Supporters of pure comparative negligence often frame the doctrine as a principled way to assign costs to those who cause harm, while avoiding artificial bars to recovery for plaintiffs who share fault. They argue that:

  • It aligns liability with responsibility: When harm is caused by multiple actors, every actor bears a share of the cost proportional to their contribution to the harm, which encourages careful conduct and honest fault assessment. See fault (law).

  • It improves efficiency and settlements: By providing a transparent mechanism for apportioning damages, pure comparative negligence can reduce post-judgment disputes and encourage settlements that reflect actual responsibility. See tort law.

  • It avoids punitive responses to negligence being shielded by the plaintiff’s own carelessness: The focus remains on who caused the injury, not on some abstract standard of virtue or punishment. See damages.

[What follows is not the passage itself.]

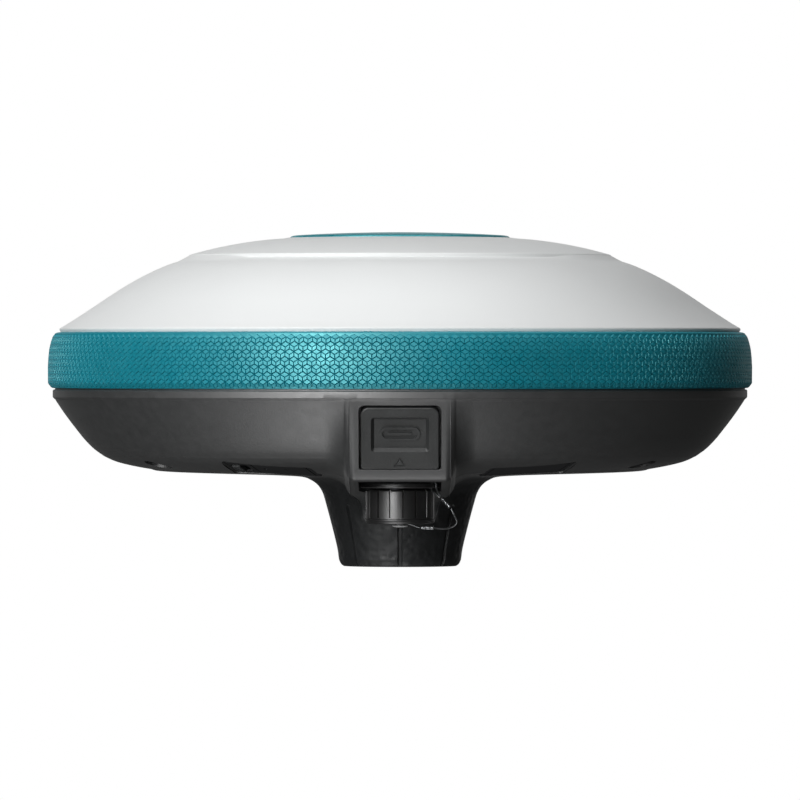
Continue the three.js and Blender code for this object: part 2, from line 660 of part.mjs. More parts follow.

Critics—often presenting a different policy emphasis—argue that pure comparative negligence can produce outcomes that seem unfair to victims in some cases, or can dilute deterrence and the incentive for safer behavior. They contend that:

  • Victims can be left undercompensated: If a plaintiff bears substantial fault, the resulting recovery—even if technically allowed by the pure rule—may not fully meet the victim’s economic and non-economic needs. See damages.

  • The system can be complex and costly: Proving precise fault shares among multiple defendants can drive up litigation costs and prolong trials, especially where the damage calculus is uncertain. See tort law.

  • Insurance and social costs: Critics warn that diffusion of fault may shift costs in ways that affect premiums and overall risk management, potentially influencing behavior in ways that require broader policy responses. See insurance for related considerations.

From a straightforward, fiscally prudent viewpoint, proponents argue that pure comparative negligence preserves personal responsibility, minimizes government overreach in liability allocation, and keeps private actors accountable through the price mechanism of damages. Critics, meanwhile, push back by highlighting fairness concerns for victims and the practical complexities of fault apportionment in modern, multi-party accidents.

In debates about the doctrine, some commentators dismiss blanket claims that the system “lets wrongdoers off the hook” as simplistic. They point out that the harm remains tethered to the consequences borne by all responsible parties and that settlement dynamics, insurance coverage, and the certainty of fault determinations often produce outcomes that reflect the real-world costs of injury. When discussing reform, advocates of a more limited or modified approach emphasize preserving clarity about who owes what while controlling the total burden on the system, rather than embracing a one-size-fits-all rule.